Cormier will carry those recollections with him as he takes the helm of the SSVP, which has more than 8,300 volunteers across Canada serving some 450,000 poor people each year. He hopes to encourage more SSVP projects in schools so that a new generation of young people will catch the call to service the way he did as a young person.

While the work SSVP does with the poor is always confidential regarding those they help, Cormier realizes that name recognition is important for charities as they seek volunteers and donations.

When he was eight, Cormier and his family moved to Montreal where, in Quebec, he encountered La Guignolée, a tradition carried out in December where people go door to door to collect non-perishable food and money for the poor.

It is then, at the age of about 12 or 13, that he first heard of the SSVP, and participated in its charitable work.

In his later teens, he drifted away from the SSVP but in early adulthood a job with Canada Post took him and his family to Toronto, where they became involved in the French-language parish Sacré Coeur that had an active SSVP and a Development and Peace group. The SSVP made up Christmas hampers for the poor.

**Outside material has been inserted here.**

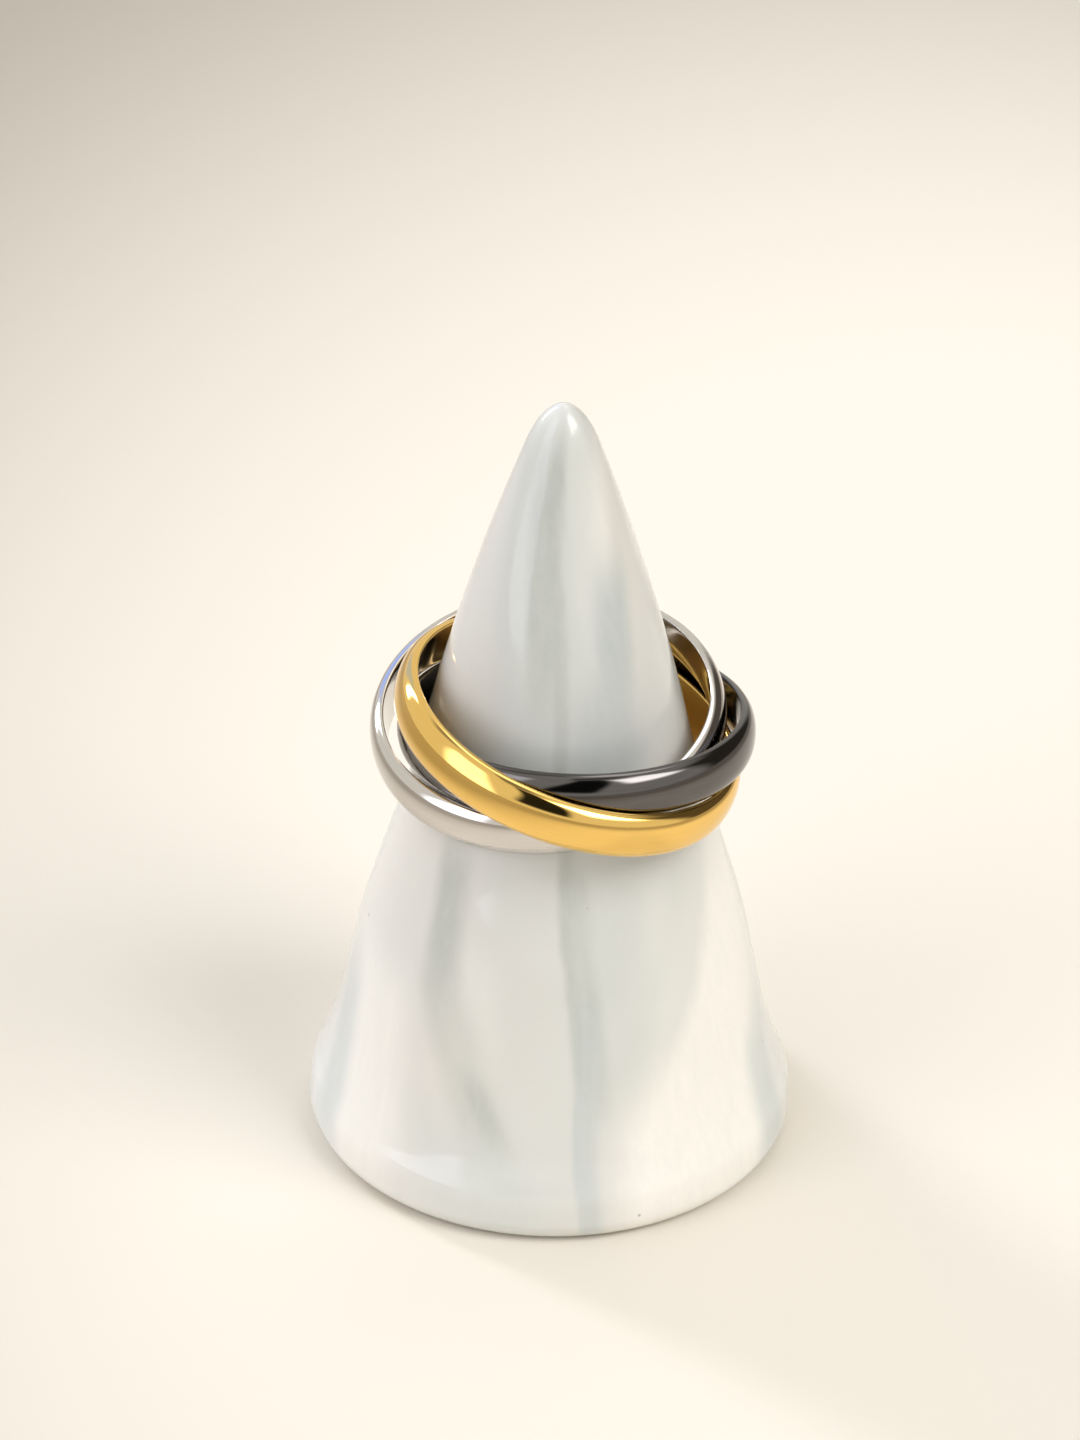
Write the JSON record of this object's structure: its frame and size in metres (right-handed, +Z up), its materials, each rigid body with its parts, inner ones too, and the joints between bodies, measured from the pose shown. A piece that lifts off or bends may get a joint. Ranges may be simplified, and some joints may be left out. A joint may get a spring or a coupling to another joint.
{
  "type": "three-band rolling ring on a ring cone",
  "caption": "Interlinked domed metal bands in silver, gold and black colours, free to turn through each other, lying round a marbled glazed ceramic ring cone.",
  "frame": {"origin": "centre of the cone's flat underside", "axes": "+Z up along the cone; -Y towards the side that the picture shows; +X to its right"},
  "size_m": [0.0296, 0.0296, 0.0488],
  "materials": {
    "marbled_glaze": "glossy clear glaze over white ceramic with blue-grey marbling",
    "silver_metal": "mirror polished, silver colour",
    "gold_metal": "mirror polished, yellow gold colour",
    "black_metal": "mirror polished, black gunmetal colour"
  },
  "bodies": {
    "cone_and_silver_band": {"ring_cone": "marbled_glaze", "silver_band": "silver_metal"},
    "gold_band": {"gold_band": "gold_metal"},
    "black_band": {"black_band": "black_metal"}
  },
  "joints": [
    {"name": "gold_band_spin", "type": "hinge", "parent": "cone_and_silver_band", "child": "gold_band", "pos_m": [0.00064, -0.00146, 0.02772], "axis": [0.2978, -0.0271, 0.9542], "continuous": true},
    {"name": "black_band_spin", "type": "hinge", "parent": "cone_and_silver_band", "child": "black_band", "pos_m": [0.00114, -0.00036, 0.0274], "axis": [-0.001, 0.1167, 0.9932], "continuous": true}
  ]
}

Becoming re-acquainted rekindled his interest.

When he moved back to Ottawa in 2000, a friend asked him if he wanted to join the Knights of Columbus. He answered he would prefer to join the SSVP. Cormier has been active ever since.

He started out doing what those in the Ottawa Central Council (which covers the Ottawa and Pembroke dioceses) do — volunteering to be on call for two weeks at a time, available to help any family in need. If a family calls, the SSVP will provide non-perishable food items and purchase fresh meat and produce that members deliver on a confidential basis.

The personal visits to peoples’ homes are a “trademark” of the SSVP, Cormier said. Visiting someone’s home gives an entirely different picture than one would get “if you are sitting in an office with a form to fill out, ticking off the numbers.” Members are careful “not to judge,” he said.

Today, the SSVP has a chance to increase its exposure and renew its inspiration through the charism of its founder, Blessed Frederic Ozanam. This year marks the 200th anniversary of his birth.

Cormier is steeping himself in Ozanam’s life, working through a thick volume of his letters, written in old French. In a training session in Paris for SSVP work in Madagascar, Cormier was able visit the churches where St. Vincent de Paul and Ozanam were buried as well as the place where the Daughters of Charity of St. Vincent de Paul served the poor.

Ozanam, a doctor’s son from a devout Catholic family, found himself in Paris after the French Revolution, when there were social forces trying to push Catholics out of running schools and out of the public square. Ozanam became convinced the Christian faith offered the best solutions to the problems he saw.

Cormier sees parallels to today’s world. He points out this is the era Les Misérables portrays, where the plight of the poor was terrible.

The SSVP is committed to systemic change, he said, oriented to give people the tools to rise out of poverty and stay out. In Canada, the poor people today are very different from 20 years ago, he said. “We need to change and adapt to be able to help them.”

The SSVP, headquartered in Paris, is active in 148 countries.